Wachter’s claim for personal injuries resulting from the accident are pending in another action.
Section 344.15, Stats. (1983-84), in relevant part, provided:
(4) After receipt of the report of an accident of the type specified in s. 344.12, the secretary shall forward to the insurer named therein, that portion of the report which pertains to an automobile liability policy or bond.
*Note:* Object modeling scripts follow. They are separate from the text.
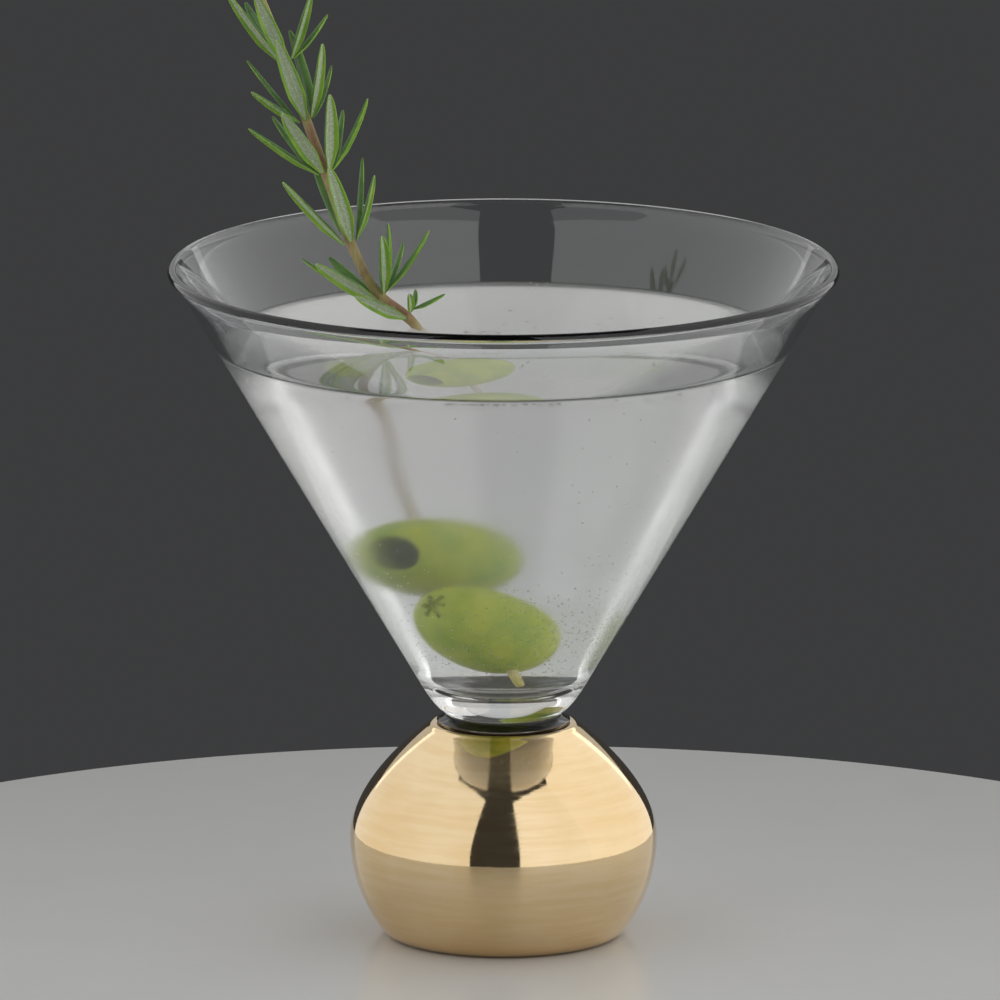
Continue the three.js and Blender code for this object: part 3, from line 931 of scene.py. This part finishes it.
# tall screens round the glass
# angle is measured from the camera's side in degrees, and foot is the height each starts at in metres
softBoxes = {
    # name: angle, spread, distance, foot, height, radiance
    "leftFront": (-50, 50.5, 0.8, -0.2, 1.05, 0.88),
    "leftFrontHigh": (-50, 50.5, 0.8, 0.85, 0.75, 0.88),
    "leftBack": (-112, 73.5, 0.711, -0.2, 1.8, 0.86),
    "rightFront": (40, 55.5, 0.8, -0.2, 1.05, 1.0),
    "rightFrontHigh": (40, 55.5, 0.8, 0.85, 0.75, 1.0),
    "rightBack": (109, 82.5, 0.682, -0.2, 1.8, 1.05),
    "behind": (180, 70, 0.9, 0.2, 0.85, 0.5),
}


def makeLights():
    for name, (angle, spread, distance, foot, height, radiance) in softBoxes.items():
        data = bpy.data.lights.new(name + "SoftBox", "AREA")
        data.shape = "RECTANGLE"
        data.size = 2 * distance * math.tan(math.radians(spread / 2))
        data.size_y = height
        data.energy = radiance * math.pi * data.size * data.size_y
        lamp = bpy.data.objects.new(name + "SoftBox", data)
        turn = math.radians(angle)
        lamp.location = (distance * math.sin(turn), -distance * math.cos(turn), foot + height / 2)
        lamp.rotation_euler = (math.radians(90), 0, turn)
        lamp.visible_camera = False
        bpy.context.scene.collection.objects.link(lamp)
    world = bpy.data.worlds.new("studio")
    world.use_nodes = True
    world.node_tree.nodes["Background"].inputs[0].default_value = (*stageLook["backdropColour"], 1)
    world.node_tree.nodes["Background"].inputs[1].default_value = 1
    bpy.context.scene.world = world
    bpy.context.scene.view_settings.view_transform = "Standard"


makeLights()

cameraLook = {
    "distance": 5.5,
    "elevation": 12.3,
    "aim": (-0.6 * mm, 0, 76.7 * mm),
    "frameWidth": 172.7 * mm,      # width seen at the glass
}


def makeCamera():
    c = cameraLook
    tilt = math.radians(c["elevation"])
    aim = Vector(c["aim"])
    data = bpy.data.cameras.new("camera")
    data.sensor_width = 36
    data.angle = 2 * math.atan(c["frameWidth"] / 2 / c["distance"])
    data.clip_end = 50
    camera = bpy.data.objects.new("camera", data)
    camera.location = aim + c["distance"] * Vector((0, -math.cos(tilt), math.sin(tilt)))
    camera.rotation_euler = (aim - camera.location).to_track_quat("-Z", "Y").to_euler()
    bpy.context.scene.collection.objects.link(camera)
    bpy.context.scene.camera = camera


makeCamera()
print("stage, lights and camera done")
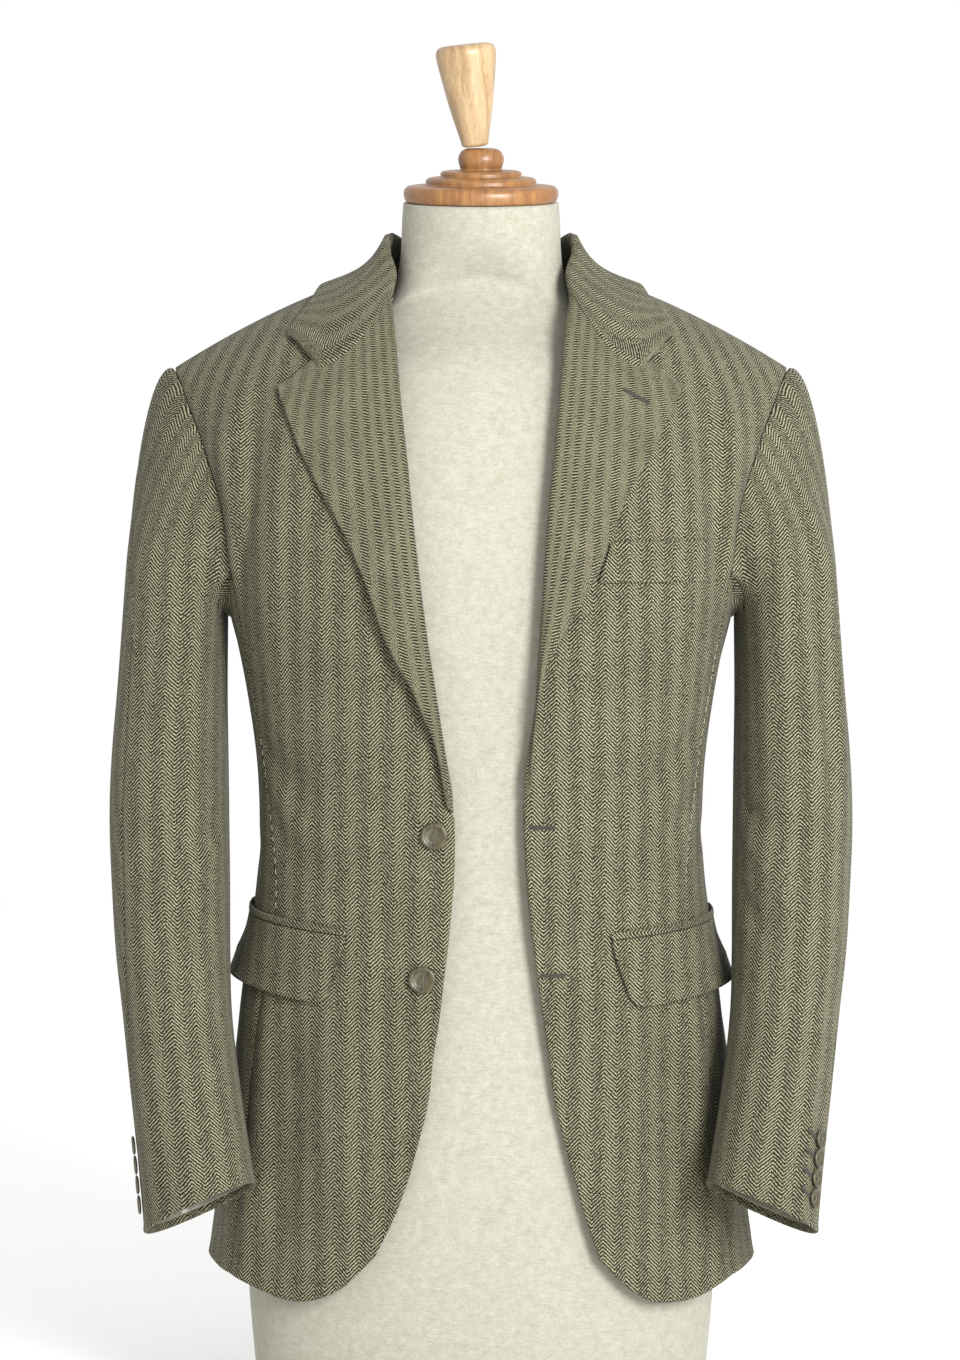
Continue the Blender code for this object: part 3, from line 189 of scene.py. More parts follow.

The secretary shall assume that an automobile liability policy or bond as described in this section was in effect and applied to both the owner and operator with respect to the accident unless the insurer notifies the secretary otherwise within 30 days from the mailing to the insurer of that portion of the report pertaining to the automobile liability policy or bond. ... As respects permission to operate the vehicle, the insurer may correct the report only if it files with the secretary within the 30-day period specified in this subsection an affidavit signed by the owner stating that the operator did not have the owner’s permission to operate the vehicle. ...
(5) Nothing in this chapter shall be construed to impose any obligation not otherwise assumed by the insurer in its automobile liability policy or bond except that if no correction is made in the report within 30 days after it is mailed to the insurer, the insurer, except in case of fraud, whenever such fraud may occur, is estopped from using as a defense to its liability the insured’s failure to give permission to the operator .... [Emphasis added.]
This statute has since been amended in certain respects which do not affect the issues in this case. See secs. 2201 and 2202, 1985 Wis. Act 29 (effective July 20, 1985).
The statute under consideration here was addressed by the supreme court in
Duveneck v. Western Casualty & Sur. Co.,
This may explain, in part, why the trial court decision and the appellate briefs .of Midwest and Nicolazzi fail to address this issue.